Технически сейчас есть возможность сохранить память о колоссальном числе людей.
В самом начале фонд Сороса оказал нам материальную поддержку, появилась техника — 1988 год, фонд тогда только начал работать в России, и мы получили их помощь одни из первых. Если бы не она, все дело осталось бы такой кустарной самодеятельностью .
Потом, довольно быстро, кончилась финансовая поддержка — и мы поплыли. Начались скандалы с университетом, который уже не был так в нас заинтересован. Я ушел из университета, бросил кафедру. Теперь нас выгоняют из всех наших помещений, которые в свое время, кстати, были выделены именно архиву.
Положение наше материальное сегодня просто катастрофическое, хотя сам факт, что мы десять лет выжили и как-то еще продолжаем жить, великое дело. У нас когда-то работали 60 человек, включая студентов; сегодня работают пять-шесть человек, пришедшие в самом начале из архивной системы, в основном пенсионеры. А ведь объективный интерес общества к нам не упал, люди до сих пор приходят, приносят, просят: возьмите...
Если бы у нас были деньги, мы бы обязательно продолжили собирать устную историю; с нами давно уже сотрудничает один из лучших специалистов в этой области в нашей стране, Горяева Татьяна Михайловна. Причем сосредоточились бы мы именно на тех, кто не может или не хочет документировать свою жизнь.
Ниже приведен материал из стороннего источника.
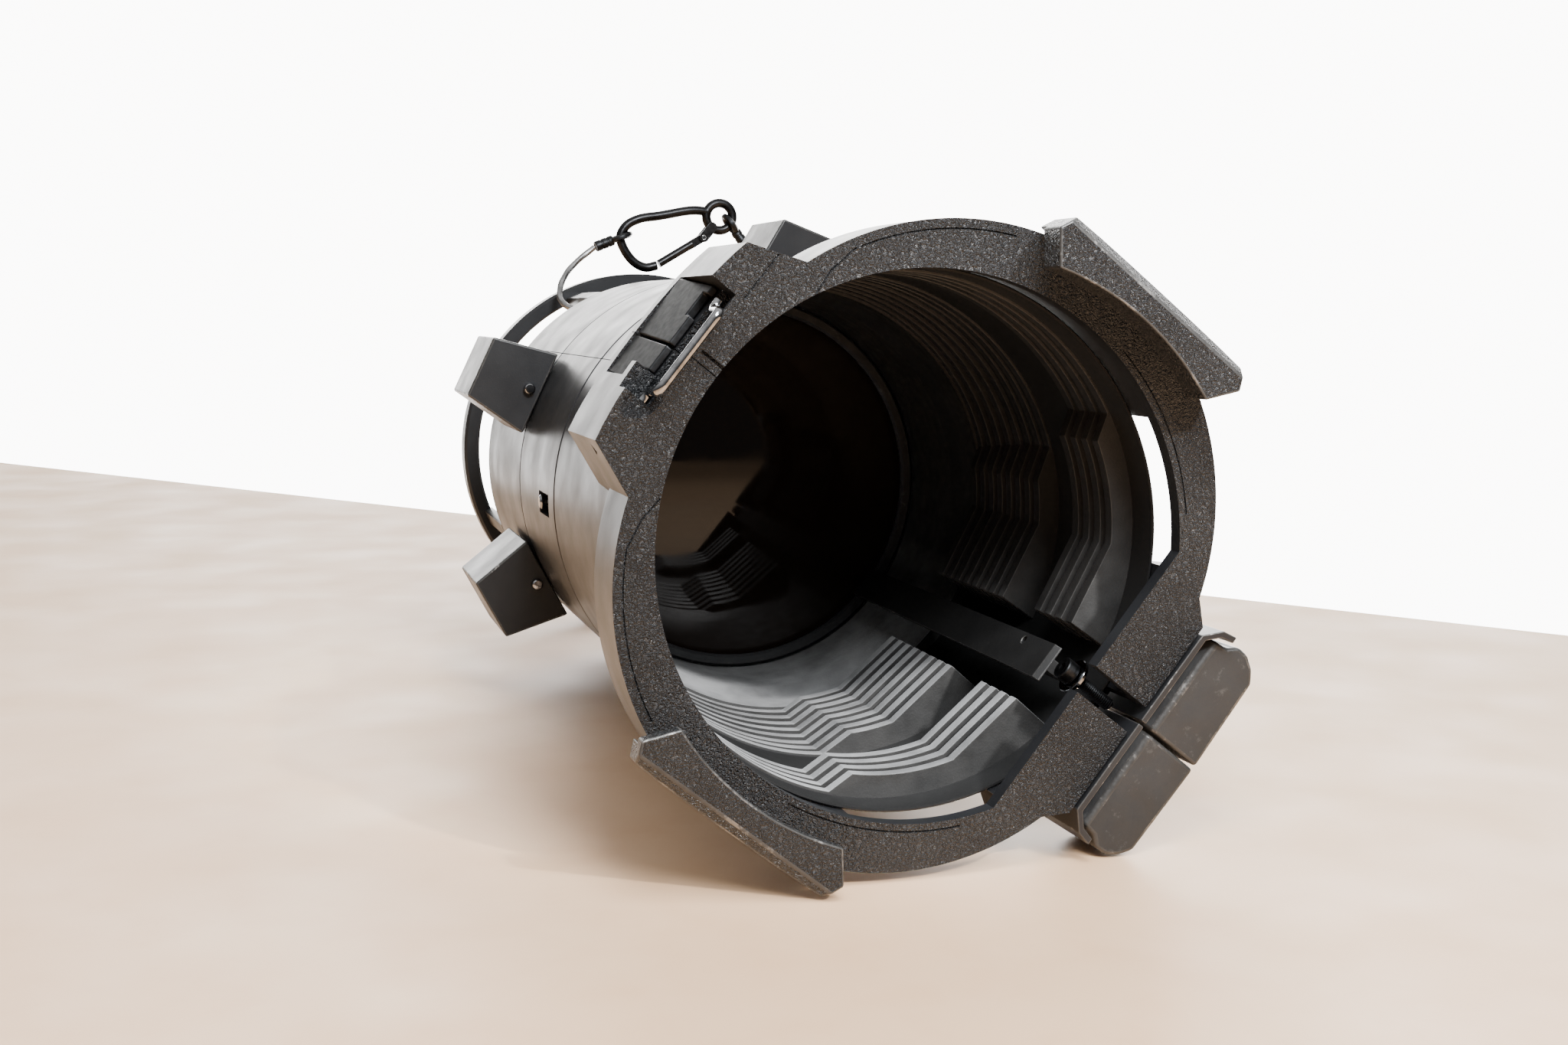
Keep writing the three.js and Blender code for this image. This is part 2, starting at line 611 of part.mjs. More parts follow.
function addCarabiner() {
  const route = new THREE.CatmullRomCurve3(HOOK_ROUTE.map(hookPoint), false, "centripetal");
  const torus = solid(new THREE.TorusGeometry(EYE_R, HOOK_R, 8, 24).rotateX(Math.PI / 2));
  const eye = torus.translate([EYE[0], HOOK_S, EYE[1]]);
  const hook = wire(route, HOOK_R, 44).add(eye).add(hookCheek(-1)).add(hookCheek(1));
  add("carabiner_body", hook, cableSteel, asItLies);
  const blade = bar(GATE_PIVOT, GATE_SHOULDER, GATE_R, HOOK_S - GATE_BLADE_HALF_T, HOOK_S + GATE_BLADE_HALF_T);
  const rodStart = hookPoint(GATE_SHOULDER).lerp(hookPoint(GATE_PIVOT), 0.2);
  const rod = wire(new THREE.LineCurve3(rodStart, hookPoint(GATE_NOSE)), GATE_R, 1);
  add("carabiner_gate", blade.add(rod).subtract(pinHole()), cableSteel, asItLies);
  add("gate_pin", disc(GATE_PIVOT, PIN_R, HOOK_S - CHEEK_OUT, HOOK_S + CHEEK_OUT), darkSteel, asItLies);
}

// The middle of the crimp sleeve's outer end face, where the cable enters it.
function sleeveStart({ centre, out }) {
  const reach = LOOP_R - SLEEVE_BITE + SLEEVE_LENGTH;
  return centre.clone().addScaledVector(out.clone().normalize(), -reach);
}

function cableEnd(loop) {
  return sleeveStart(loop).addScaledVector(loop.out.clone().normalize(), -CABLE_END_GAP);
}

function addCableLoop(name, loop) {
  const along = loop.out.clone().normalize();
  const start = sleeveStart(loop);
  const end = start.clone().addScaledVector(along, SLEEVE_LENGTH);
  const sleeve = wire(new THREE.LineCurve3(start, end), SLEEVE_R, 1, 10);
  const normal = along.clone().cross(new THREE.Vector3(0, 1, 0)).normalize();
  const torus = new THREE.TorusGeometry(LOOP_R, CABLE_R, 8, 20);
  torus.applyQuaternion(new THREE.Quaternion().setFromUnitVectors(new THREE.Vector3(0, 0, 1), normal));
  torus.translate(loop.centre.x, loop.centre.y, loop.centre.z);
  add(name, sleeve.add(solid(torus)), darkSteel, asItLies);
}

function addSafetyCable() {
  const middle = CABLE_ROUTE.map((point) => new THREE.Vector3(...point));
  const route = new THREE.CatmullRomCurve3([cableEnd(EYE_LOOP), ...middle, cableEnd(HOOK_LOOP)]);
  add("safety_cable", wire(route, CABLE_R, 56), cableSteel, asItLies);
  addCableLoop("cable_loop_eye", EYE_LOOP);
  addCableLoop("cable_loop_hook", HOOK_LOOP);
}

// --- the whole part ----------------------------------------------------------------------------------

for (const [name, side] of SIDE_NAMES) {
  addFrontRing(name, side);
  addLatchPlate(name, side);
  addFinger(name, side);
  addLip(name, side);
  addBumper(name, side);
  addTubeHalf(name, side);
  addBarrelHalf(name, side);
}
addBail();
addSeamStrip();
addClampScrew();
addFrontLens();
addRearLens();
addGuideScrew();
addRearRing();
addFins();
addCarabiner();
addSafetyCable();

// Everything but the cable decides where it stands: lowest point at z = 0, middle of its box at x = y = 0.
lying.updateMatrixWorld(true);
const box = new THREE.Box3();
for (const mesh of [...tube.children, ...asItLies.children]) {
  if (!mesh.name.includes("cable")) box.expandByObject(mesh, true);
}
const middle = box.getCenter(new THREE.Vector3());
lying.position.set(-middle.x, -middle.y, -box.min.z);

const part = new THREE.Group();
part.add(lying);
export default part;
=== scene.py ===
"""Lens tube of a theatre ellipsoidal spotlight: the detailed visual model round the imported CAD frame.

Pieces are drawn in millimetres in the tube's own frame, (x, s, z): s runs back along the axis from the
face of the front ring, x points to the right finger and z to the latch block. Angles are about the axis,
from x towards z. The carabiner and its cable are drawn in the same way before the tube's roll.
"""
import json
import math

import bmesh
import bpy
from mathutils import Matrix, Vector


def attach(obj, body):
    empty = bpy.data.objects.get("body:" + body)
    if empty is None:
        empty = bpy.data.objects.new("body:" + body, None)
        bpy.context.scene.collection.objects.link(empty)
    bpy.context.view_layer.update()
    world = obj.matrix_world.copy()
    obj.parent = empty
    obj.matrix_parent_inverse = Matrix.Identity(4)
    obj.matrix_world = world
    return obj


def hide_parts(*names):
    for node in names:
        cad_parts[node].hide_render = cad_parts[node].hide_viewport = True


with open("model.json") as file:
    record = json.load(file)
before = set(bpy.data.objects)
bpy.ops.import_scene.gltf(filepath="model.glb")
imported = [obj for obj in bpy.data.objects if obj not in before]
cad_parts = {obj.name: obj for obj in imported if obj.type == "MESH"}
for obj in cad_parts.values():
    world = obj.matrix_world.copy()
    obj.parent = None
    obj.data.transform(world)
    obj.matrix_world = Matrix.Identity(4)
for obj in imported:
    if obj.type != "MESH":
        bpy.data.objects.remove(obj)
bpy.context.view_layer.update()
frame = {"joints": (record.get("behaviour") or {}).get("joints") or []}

MM = 0.001
scene = bpy.context.scene

# --- frames ---------------------------------------------------------------------------------------

joints = {joint["name"]: joint for joint in frame["joints"]}
BAIL_PIVOT = Vector((0, 4, 87.5))  # in the tube's frame, in millimetres
ALONG = Vector(joints["focus_slide"]["axis"]).normalized()
RIGHT = -Vector(joints["bail_hinge"]["axis"]).normalized()


def placement(across, origin):
    basis = Matrix((across, ALONG, across.cross(ALONG))).transposed()
    return Matrix.Translation(origin) @ basis.to_4x4() @ Matrix.Scale(MM, 4)


def tube_origin():
    turn = placement(RIGHT, Vector())
    return Vector(joints["bail_hinge"]["pos_m"]) - turn @ BAIL_PIVOT


TUBE = placement(RIGHT, tube_origin())
LYING = placement(Vector((1, 0, 0)), tube_origin())
ROLL = math.atan2(RIGHT.z, RIGHT.x)  # of the tube, from the lying frame

# --- dimensions -----------------------------------------------------------------------------------

SEAM = 0.15  # half the gap between the two castings
CORNER = 0.7  # rounding of the ring's edges

APERTURE_R = 76.7
OUTLINE_R = 80.6  # of the ring's sides, about a centre off the axis
OUTLINE_OFFSET = 12
COLLAR_BORE_R = 78.4
FACE_T = 5
COLLAR_END = 25
BLOCK_END = 40
CHORD_Z = -62  # flat foot of the aperture
BRACKET_Z = -82.5
BRACKET_HALF = 33
NOTCH = (38.9, 76)  # foot of the latch block's side
BLOCK_TOP = [(0, 94.8), (5, 94.75), (10, 94.6), (15, 94.35), (20, 94), (24, 93.5), (28, 92.9), (32.5, 92)]
WINDOW_DEG = (-58, -25)
FACE_LINE = (0.5, 0.45)  # width and depth
SCALLOP_AT = Vector((17.5, -2.6, 88.5))
SCALLOP_RADII = (7.5, 4.6, 4.6, 1)
SIDE_MARK = [(8.6, 88), (11.6, 90.2), (11.6, 87)]

POCKET_REACH = {"right": 20, "left": 13.5}  # of the pocket from the seam, at the plate
POCKET_NECK = {"right": 20, "left": 9}  # the same, in front of the plate
POCKET_HALF = 17  # the same, round the bail
POCKET_LIP_Z = 85.9
POCKET_FLOOR_Z = 82.5
PLATE_BED_Z = 88
ABOVE_BLOCK = 97
PLATE_WEDGE = [(9.4, 88.3), (34.6, 88.3), (34.6, 93.9), (33.6, 94.1), (9.4, 90.4)]
PLATE_NOTCH = {"right": (9.5, 17, 12.5), "left": (8.6, 15, 13.4)}  # from x to x, and its back
PLATE_GAP = 0.4
BAIL_WIRE_R = 1.4
BAIL_BEND_R = 2.6
BAIL_PATH = [(-16.7, 4), (-13.3, 4), (-13.3, -4.6), (13.3, -4.6), (13.3, 4), (16.7, 4)]

FINGER_FRONT = {"right": -16, "left": -10}
FINGER_RISE = {"right": -4.3, "left": 1}  # of its middle, from the ring's
FINGER_CROWN = [
    (92.7, -32.6), (93.15, -23), (93.35, -12), (93.4, 0), (93.35, 12), (93.15, 23), (92.7, 32.6),
]
FINGER_SHOULDER = (86.9, 35.4)
FINGER_INNER_R = 83.5
FINGER_INNER_HALF = 28.5
FINGER_BEVEL = (89.4, 5.6)  # from this x outwards, and this far back
CHANNEL_X = 88  # bottom of the colour frame's channel
CHANNEL_S = -5.3  # its front wall

LIP_OUTLINE = [
    (0.5, -83.3), (31, -83.3), (36, -88.3), (37, -93), (35, -93), (34, -88.8), (30.4, -85.3), (0.5, -85.3),
]
BUMPER_OUTLINE = [
    (0.5, -85.6), (28.5, -85.6), (33, -89.5), (33.7, -95), (36.2, -98), (36, -102), (33.6, -105.9),
    (30, -108.6), (0.5, -109.4),
]
BUMPER_SLOPE = [(2, -84.6), (2, -91.6), (10, -84.6)]

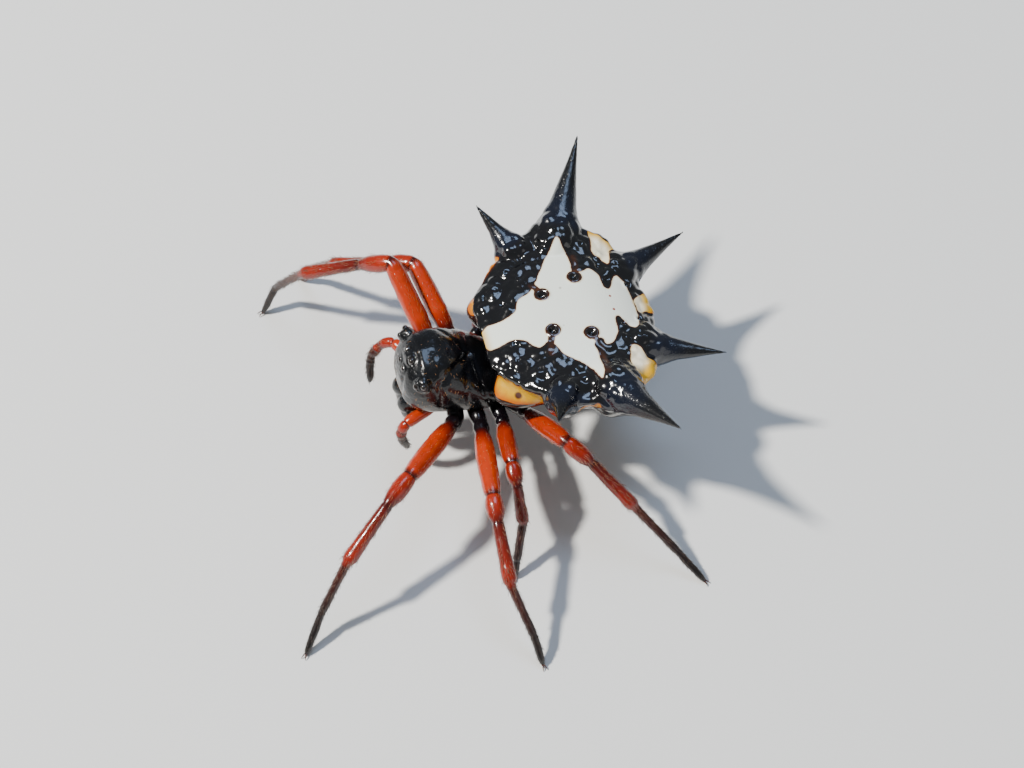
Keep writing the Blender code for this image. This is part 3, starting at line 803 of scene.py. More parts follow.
shell_normals = normals_of(shell, shell_squares)
on_top = soft_step(shell_lift, -0.55, -0.10)
off_spine = 1 - soft_step(spine_share, 0.10, 0.34)
rough_zone = soft_step(-white, -0.02, 0.20) * on_top
wobble = np.column_stack([waves(shell, 0.5, shift) for shift in (3.1, 17.7, 41.3)])
lumps = cobbles(shell + wobble * 0.10, LUMP_SIZE) - 0.35
folds = waves(shell * (1.0, 1.7, 1.0), FOLD_SIZE, 8.0)
height = rough_zone * off_spine * (LUMP_HEIGHT * lumps + FOLD_HEIGHT * folds)
height += GRAIN_HEIGHT * waves(shell, GRAIN_SIZE, 60.0) * (0.15 + 0.85 * np.maximum(rough_zone, 1 - on_top))
height += 0.030 * waves(shell, 0.9, 25.0) * (1 - on_top)
height += 0.012 * waves(shell, 1.1, 31.0) * on_top
print("back from", round(float(height.min()), 3), "to", round(float(height.max()), 3), "mm")

# %% Belly, knobs and pits
from_tip = np.hypot(shell[:, 0], shell[:, 1] - BELLY_TIP[1])
bearing = np.arctan2(shell[:, 0], shell[:, 1] - BELLY_TIP[1])
under = 1 - soft_step(shell[:, 2], 4.2, 5.0)
pleats = np.cos(bearing * PLEATS + 5.0 * waves(shell, 1.0, 70.0)) * soft_step(from_tip, 0.6, 1.2)
pleats *= soft_step(waves(shell, 0.8, 73.0), -0.3, 0.3)
height += under * (0.016 * pleats + 0.020 * waves(shell, 0.26, 77.0) + 0.014 * waves(shell, 0.55, 79.0))
height += 0.060 * under * bell(away_from(shell, WAIST_COLLAR) - WAIST_COLLAR_RADIUS, 0.10)
height -= 0.060 * under * bell(near_line(folded, GENITAL_FURROW), 0.07)
height += 0.110 * under * bell(away_from(shell, GENITAL_PLATE), 0.20)
for x, y, radius, rise_by in EDGE_KNOBS:
    knob = bell(away_from(folded[:, :2], (x, y)), radius)
    height += rise_by * knob * soft_step(shell_lift, -0.8, -0.2)
for place in PIT_PLACES:
    height += bowl(shell, top_at(shell, place), *PIT_BOWL)
for x, y in RIM_DIMPLES:
    for side in SIDES.values():
        height += bowl(shell, top_at(shell, (x * side, y)), *DIMPLE_BOWL)
shell = shell + shell_normals * height[:, None]
shell = relax(shell, shell_edges, 0.5 * rough_zone * off_spine, 2)
print("relief from", round(float(height.min()), 3), "to", round(float(height.max()), 3), "mm")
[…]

Многое в нашей жизни никак и никогда не документируется. Вопрос философский, исчезают ли результаты разных наших действий бесследно; я скорее склоняюсь к тому, что не исчезают, что какие-то следы нашей деятельности остаются всегда — в том или ином виде, хоть в почве, но остаются. Но в обычном смысле слова все не сохранишь, в конце концов речь идет о масштабах: есть же люди, после которых не остается вообще ничего, понимаете, ни-че-го, ни одного клочка бумажки. Есть времена, о которых остается совсем мало документов,— ткань истории, ткань жизни социума в таких местах как бы разрывается. Наша задача — сделать такие разрывы как можно меньше.